A federal judge has called into question a 1979 Supreme Court ruling that is the legal foundation of the National Security Agency's vast phone records program. If upheld on appeal, the judge's reasoning could force the spy agency to reconsider other domestic spying programs that involve warrantless collection of "metadata" about Americans' communication.
The ruling was a challenge to the NSA's phone record program, which involves scooping up records of every American's phone calls. On Monday, in response to a lawsuit from Larry Klayman and Charles Strange, U.S. District Court for the District of Columbia Judge Richard Leon granted a preliminary injunction halting the program from collecting information about the plaintiffs. The ruling won't take effect until the government has a chance to appeal it. This is the first significant legal setback for the phone metadata program revealed in documents leaked by former NSA contractor Edward Snowden.
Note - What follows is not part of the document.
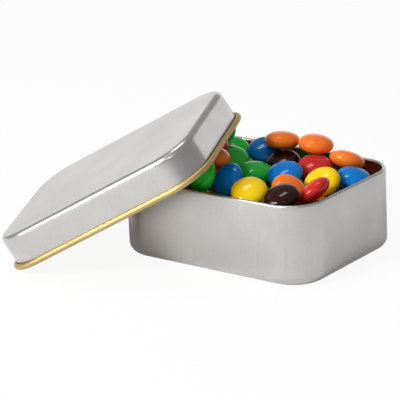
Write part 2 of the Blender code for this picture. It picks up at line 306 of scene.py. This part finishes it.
# A mesh from points on a grid that is closed round its second direction: quads between
# the rings, and a fan to a pole at each end.
def closedSkin(name, rings, poles, materials, ringMaterials=None):
    ringCount, around = rings.shape[:2]
    points = np.concatenate([rings.reshape(-1, 3), poles])
    here = np.arange(around)
    after = (here + 1) % around
    starts = np.arange(ringCount - 1)[:, None] * around
    quads = np.stack([
        starts + here, starts + after, starts + around + after, starts + around + here,
    ], axis=-1).reshape(-1, 4)
    firstPole = ringCount * around
    lastRing = firstPole - around
    firstFan = np.stack([np.full(around, firstPole), after, here], axis=-1)
    lastFan = np.stack([
        np.full(around, firstPole + 1), lastRing + here, lastRing + after,
    ], axis=-1)
    mesh = bpy.data.meshes.new(name)
    mesh.from_pydata(points.tolist(), [], quads.tolist() + firstFan.tolist() + lastFan.tolist())
    for material in materials:
        mesh.materials.append(material)
    if ringMaterials is not None:
        bands = [*ringMaterials[:-1], ringMaterials[0], ringMaterials[-1]]
        slots = np.repeat(bands, around).astype(np.int32)
        mesh.polygons.foreach_set("material_index", slots)
    mesh.polygons.foreach_set("use_smooth", np.ones(len(mesh.polygons), dtype=bool))
    mesh.update()
    return addObject(name, mesh)


tinShape = {
    "length": 0.088, "width": 0.0652, "height": 0.0314, "cornerRadius": 0.0135,
    "footRadius": 0.0040, "rimRadius": 0.0007, "rimCurlDeg": 250, "sheet": 0.0003,
    "cornerSteps": 24, "sideSteps": 10, "arcSteps": 12, "curlSteps": 20, "wallRings": 7,
    "plateShares": (0.04, 0.25, 0.5, 0.75, 0.92),      # rings of a flat plate
}


# Plan outline: four corner arcs moved out by an offset, with the straight sides divided.
def planOutline(offset):
    inset = np.array([tinShape["length"], tinShape["width"]]) / 2 - tinShape["cornerRadius"]
    turns = np.linspace(0, math.pi / 2, tinShape["cornerSteps"] + 1)
    radius = tinShape["cornerRadius"] + offset
    arcs = []
    for quarter, side in enumerate(((1, 1), (-1, 1), (-1, -1), (1, -1))):
        angles = turns + quarter * math.pi / 2
        arcs.append(inset * side + radius * np.stack([np.cos(angles), np.sin(angles)], axis=1))
    shares = np.arange(1, tinShape["sideSteps"])[:, None] / tinShape["sideSteps"]
    pieces = []
    for arc, nextArc in zip(arcs, arcs[1:] + arcs[:1]):
        pieces += [arc, arc[-1] * (1 - shares) + nextArc[0] * shares]
    return np.concatenate(pieces)


# Part of a profile: points on a circle round one middle, from the start to the end angle.
def arcProfile(out, up, radius, startDeg, endDeg, steps):
    turns = np.radians(np.linspace(startDeg, endDeg, steps + 1))
    return np.stack([out + radius * np.cos(turns), up + radius * np.sin(turns)], axis=1)


# Part of a profile: points evenly between two heights, without the two ends.
def wallProfile(out, startUp, endUp, rings):
    return np.column_stack([np.full(rings, out), np.linspace(startUp, endUp, rings + 2)[1:-1]])


# The sheet's two faces as one profile: the face itself, then back along the face moved
# by the sheet's thickness along the profile's normal.
def sheetProfile(face):
    along = np.gradient(face, axis=0)
    normal = np.stack([along[:, 1], -along[:, 0]], axis=1)
    normal /= np.linalg.norm(normal, axis=1)[:, None]
    return np.concatenate([face, (face - normal * tinShape["sheet"])[::-1]])


# The outline moved out by an offset and shrunk to a share, at one height.
def levelRing(out, up, share=1.0):
    ring = planOutline(out) * share
    return np.column_stack([ring, np.full(len(ring), up)])


# Skin of a drawn sheet: the plate's rings grow from its middle, the rest follow the
# outline moved out by the profile's offset, and the plate's rings close the other face.
# Then every point is turned and moved to its place.
def drawnPiece(name, face, materials, turn=np.eye(3), place=(0, 0, 0)):
    profile = sheetProfile(face)
    plateShares = tinShape["plateShares"]
    rings = [levelRing(*profile[0], share) for share in plateShares]
    rings += [levelRing(out, up) for out, up in profile]
    rings += [levelRing(*profile[-1], share) for share in plateShares[::-1]]
    poles = np.array([[0, 0, profile[0][1]], [0, 0, profile[-1][1]]])
    ringMaterials = (np.arange(len(rings)) >= len(plateShares) + len(face)).astype(int)
    return closedSkin(
        name, np.array(rings) @ turn.T + place, poles @ turn.T + place, materials, ringMaterials
    )


# The tin's outer face, from the base outwards and up: foot arc, wall, rim curled inwards.
def makeTin():
    foot, rim = tinShape["footRadius"], tinShape["rimRadius"]
    rimUp = tinShape["height"] - rim
    face = np.concatenate([
        arcProfile(-foot, foot, foot, -90, 0, tinShape["arcSteps"]),
        wallProfile(0, foot, rimUp, tinShape["wallRings"]),
        arcProfile(-rim, rimUp, rim, 0, tinShape["rimCurlDeg"], tinShape["curlSteps"]),
    ])
    # The inner face takes the darker copy of the gold lacquer, which is painted shade inside the
    # tin.
    piece = drawnPiece("tinShell", face, [metals["tinplate"], metals["shadedInnerLacquer"]])
    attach(piece, "tin")
    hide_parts("tin_body")


lidShape = {
    "clearance": 0.0003, "depth": 0.0138, "edgeRadius": 0.0024,
    "beadRadius": 0.0011, "curlDeg": 295, "skirtRings": 5,
    "yawDeg": 18, "tiltDeg": 29, "bankDeg": 7,
}


def axisTurn(axis, degrees):
    return np.array(Matrix.Rotation(math.radians(degrees), 3, axis))


# The lid's inner face, from the plate outwards and down: edge arc, skirt, edge curled
# outwards. The lid is turned by its three angles, then moved until its lowest corner
# lies on the lowest corner of the node's box.
def makeLid():
    clearance, bead = lidShape["clearance"], lidShape["beadRadius"]
    edge = lidShape["edgeRadius"] - tinShape["sheet"]
    edgeUp = -lidShape["edgeRadius"]
    beadUp = bead - lidShape["depth"]
    curlEnd = 180 + lidShape["curlDeg"]
    face = np.concatenate([
        arcProfile(clearance - edge, edgeUp, edge, 90, 0, tinShape["arcSteps"]),
        wallProfile(clearance, edgeUp, beadUp, lidShape["skirtRings"]),
        arcProfile(clearance + bead, beadUp, bead, 180, curlEnd, tinShape["curlSteps"]),
    ])
    yaw = axisTurn("Z", lidShape["yawDeg"])
    tilt = axisTurn("Y", -lidShape["tiltDeg"])
    bank = axisTurn("X", lidShape["bankDeg"])
    turn = yaw @ tilt @ bank
    outline = np.concatenate([levelRing(out, up) for out, up in sheetProfile(face)])
    place = np.array(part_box("slip_lid")[0]) - (outline @ turn.T).min(axis=0)
    materials = [metals["goldLacquer"], metals["tinplate"]]
    piece = drawnPiece("lidShell", face, materials, turn, place)
    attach(piece, "lid")
    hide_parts("slip_lid")


makeTin()
makeLid()
print("tin and lid made")

candyShape = {
    "diameter": 0.0140, "thickness": 0.0068,
    "fullness": 2.12,          # power of the side's curve, 2 is an ellipse
    "wobble": 0.012,           # depth of the wave round the edge, share of the radius
    "upright": 0.9,            # height of an axis of length 1 that counts as upright
    "around": 48, "upward": 26, "seed": 5,
}


# Lentil: radius and height follow a superellipse from pole to pole. The radius shrinks a
# little round the edge, by a wave of two crests plus half a wave of three.
def lentilRings(random, around, upward):
    rise = np.linspace(-math.pi / 2, math.pi / 2, upward + 1)[1:-1]
    turn = np.linspace(0, 2 * math.pi, around, endpoint=False)
    power = 2 / candyShape["fullness"]
    tip = candyShape["thickness"] / 2
    radius = candyShape["diameter"] / 2 * np.cos(rise) ** power
    height = tip * np.sign(np.sin(rise)) * np.abs(np.sin(rise)) ** power
    phase = random.uniform(0, 2 * math.pi, 2)
    waves = 1.5 - np.cos(2 * turn + phase[0]) - 0.5 * np.cos(3 * turn + phase[1])
    swell = 1 - candyShape["wobble"] * waves / 2
    rings = np.stack([
        radius[:, None] * np.cos(turn) * swell,
        radius[:, None] * np.sin(turn) * swell,
        height[:, None] * np.ones(around),
    ], axis=-1)
    return rings, np.array([[0, 0, -tip], [0, 0, tip]])


def nodePoints(node):
    mesh = bpy.data.objects[node].data
    points = np.empty(3 * len(mesh.vertices))
    mesh.vertices.foreach_get("co", points)
    return points.reshape(-1, 3)


# Middle and turn of a candy's solid: its axis is the direction in which it is thinnest,
# and its middle is halfway along that axis.
def solidPose(node):
    points = nodePoints(node)
    middle = points.mean(axis=0)
    axis = np.linalg.eigh(np.cov((points - middle).T))[1][:, 0]
    along = (points - middle) @ axis
    middle = middle + axis * (along.max() + along.min()) / 2
    upright = abs(axis[2]) >= candyShape["upright"]
    side = np.cross(axis, [1.0, 0.0, 0.0] if upright else [0.0, 0.0, 1.0])
    side /= np.linalg.norm(side)
    return middle, np.stack([side, np.cross(axis, side), axis], axis=1)


def makeCandies(random):
    nodes = sorted(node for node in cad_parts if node.startswith("candy_"))
    for node in nodes:
        colour, number = node.split("_")[1:]
        middle, turn = solidPose(node)
        rings, poles = lentilRings(random, candyShape["around"], candyShape["upward"])
        piece = closedSkin(
            "candy" + colour.capitalize() + number,
            rings @ turn.T + middle, poles @ turn.T + middle, [candyMaterials[colour]],
        )
        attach(piece, "tin")
        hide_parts(node)
    return len(nodes)


buriedShape = {
    "around": 24, "upward": 12, "layerStep": 0.00595, "layers": 3,
    "tipDepth": 1e-5, "decimals": 5,      # what counts as one tip of the crown, in metres
    "colours": ("brown", "green", "orange", "blue", "yellow", "red", "orange"),
}


# The buried candies: the solid's crown gives the top layer's places, and each layer
# below lies between the places of the one above.
def buriedPlaces():
    points = nodePoints("buried_candies")
    top = points[:, 2].max()
    crown = points[points[:, 2] > top - buriedShape["tipDepth"]]
    tips = np.unique(np.round(crown[:, :2], buriedShape["decimals"]), axis=0)
    between = []
    for across in np.unique(tips[:, 1]):
        row = np.sort(tips[tips[:, 1] == across][:, 0])
        between += [(along, across) for along in (row[1:] + row[:-1]) / 2]
    level = top - candyShape["thickness"] / 2
    places = []
    for layer in range(buriedShape["layers"]):
        for along, across in (tips, between)[layer % 2]:
            places.append((along, across, level - layer * buriedShape["layerStep"]))
    return places


def joinPieces(pieces, name):
    with bpy.context.temp_override(active_object=pieces[0], selected_editable_objects=pieces):
        bpy.ops.object.join()
    pieces[0].name = name
    return pieces[0]


# The places take the colours in turn, and the lentils of one colour become one piece.
def makeBuried(random):
    groups = {}
    for index, place in enumerate(buriedPlaces()):
        colour = buriedShape["colours"][index % len(buriedShape["colours"])]
        groups.setdefault(colour, []).append(place)
    for colour, places in groups.items():
        lentils = []
        for place in places:
            rings, poles = lentilRings(random, buriedShape["around"], buriedShape["upward"])
            lentils.append(
                closedSkin("lentil", rings + place, poles + place, [candyMaterials[colour]])
            )
        joined = joinPieces(lentils, "buried" + colour.capitalize())
        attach(joined, "tin")
        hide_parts("buried_candies")


shellRandom = np.random.default_rng(candyShape["seed"])
print("candies made:", makeCandies(shellRandom))
makeBuried(shellRandom)
print("buried candies made")

stage = {
    "floorSize": 6.0, "floorColour": (0.86, 0.86, 0.86, 1), "floorRoughness": 0.9,
    "worldColour": (0.97, 0.98, 1.0, 1), "worldStrength": 0.30,
    "cameraWhite": 0.92,                          # share of white that the camera sees
    "floorMirror": 0.14, "worldMirror": 0.06,     # shares of white in reflections
    "white": {"Color": (1, 1, 1, 1), "Strength": 1.0},
}


# The share of white that a surface shows: one share to the camera, another in reflections
# and through clear pieces, none to the light that it gives.
def whiteShare(tree, mirrorShare):
    path = addNode(tree, "ShaderNodeLightPath", {}).outputs
    mirrored = mathOf(tree, "MAXIMUM", path["Is Glossy Ray"], path["Is Transmission Ray"])
    mirrorPart = mathOf(tree, "MULTIPLY", mirrored, mirrorShare)
    cameraPart = mathOf(tree, "MULTIPLY", path["Is Camera Ray"], stage["cameraWhite"])
    return mathOf(tree, "ADD", mirrorPart, cameraPart)


# The output shows the lit shader, mixed with plain white by the share of white.
def showWhite(tree, output, lit, whiteKind, mirrorShare):
    white = addNode(tree, whiteKind, stage["white"])
    mix = addNode(tree, "ShaderNodeMixShader", {
        0: whiteShare(tree, mirrorShare), 1: lit.outputs[0], 2: white.outputs[0],
    })
    tree.links.new(mix.outputs[0], tree.nodes[output].inputs["Surface"])


def makeFloor():
    half = stage["floorSize"] / 2
    corners = [(-half, -half, 0), (half, -half, 0), (half, half, 0), (-half, half, 0)]
    mesh = bpy.data.meshes.new("floor")
    mesh.from_pydata(corners, [], [(0, 1, 2, 3)])
    floor = addObject("floor", mesh)
    material, tree, shader = newMaterial("paleFloor")
    setInputs(tree, shader.inputs, {
        "Base Color": stage["floorColour"], "Roughness": stage["floorRoughness"],
        "Specular IOR Level": 0.0,
    })
    showWhite(tree, "Material Output", shader, "ShaderNodeEmission", stage["floorMirror"])
    mesh.materials.append(material)


def makeWorld():
    world = bpy.data.worlds.new("studio")
    world.use_nodes = True
    tree = world.node_tree
    ground = tree.nodes["Background"]
    setInputs(tree, ground.inputs, {
        "Color": stage["worldColour"], "Strength": stage["worldStrength"],
    })
    showWhite(tree, "World Output", ground, "ShaderNodeBackground", stage["worldMirror"])
    bpy.context.scene.world = world


lampAim = (0, 0, 0.02)      # the point that every lamp faces, inside the tin
lamps = {
    "key": {
        "place": (-0.35, -0.67, 0.43), "size": (0.26, 0.26), "watts": 4.5,
        "colour": (1.0, 0.985, 0.96),
    },
    "fill": {
        "place": (-0.14, -0.74, 0.50), "size": (0.13, 0.13), "watts": 3.0,
        "colour": (0.99, 0.99, 1.0),
    },
    "glint": {
        "place": (0.46, -0.56, 0.50), "size": (0.06, 0.06), "watts": 0.4,
        "colour": (0.98, 0.99, 1.0),
    },
    "top": {
        "place": (-0.20, 0.06, 0.84), "size": (0.30, 0.14), "watts": 1.25,
        "colour": (1.0, 1.0, 1.0),
    },
    "back": {
        "place": (-0.80, 1.40, 0.30), "size": (3.00, 0.56), "watts": 4.7,
        "colour": (1.0, 1.0, 1.0),
    },
}


def makeLamps():
    for name, values in lamps.items():
        data = bpy.data.lights.new(name, "AREA")
        data.shape = "RECTANGLE"
        data.size, data.size_y = values["size"]
        data.energy = values["watts"]
        data.color = values["colour"]
        lamp = addObject(name, data)
        lamp.location = values["place"]
        towards = Vector(lampAim) - Vector(values["place"])
        lamp.rotation_euler = towards.to_track_quat("-Z", "Y").to_euler()


makeFloor()
makeWorld()
makeLamps()
bpy.context.scene.view_settings.view_transform = "Standard"
print("stage and lamps set")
The most significant part of the ruling may be Leon's parsing of the Smith v. Maryland, a 1979 Supreme Court ruling that is used by a wide variety of law enforcement agencies to justify warrantless surveillance of Americans. The case involved a Baltimore robbery suspect whose phone-call records were collected by the police without a warrant.
The Supreme Court ruled that phone records were not entitled to Fourth Amendment protections. The government has since argued that this applies to other forms of "non-content" communication information -- including the case of the NSA phone metadata program. But many privacy advocates have argued that this broad interpretation doesn't account for how surveillance capabilities have changed since 1979.
On Monday, Leon sided with privacy supporters. In the ruling he specifically argues "the question before me is not the same question that the Supreme Court confronted in Smith," saying that the issue of a pen register is a "far cry" from the issue at hand. Instead, he says the question about the metadata program is better described as:
When do present-day circumstances -- the evolutions in the Government's surveillance capabilities, citizens' phone habits, and the relationship between the NSA and telecom companies -- become so thoroughly unlike those considered by the Supreme Court thirty-four years ago that a precedent like Smith simply does not apply?
And just as importantly, he says, "the answer, unfortunately for the government, is now."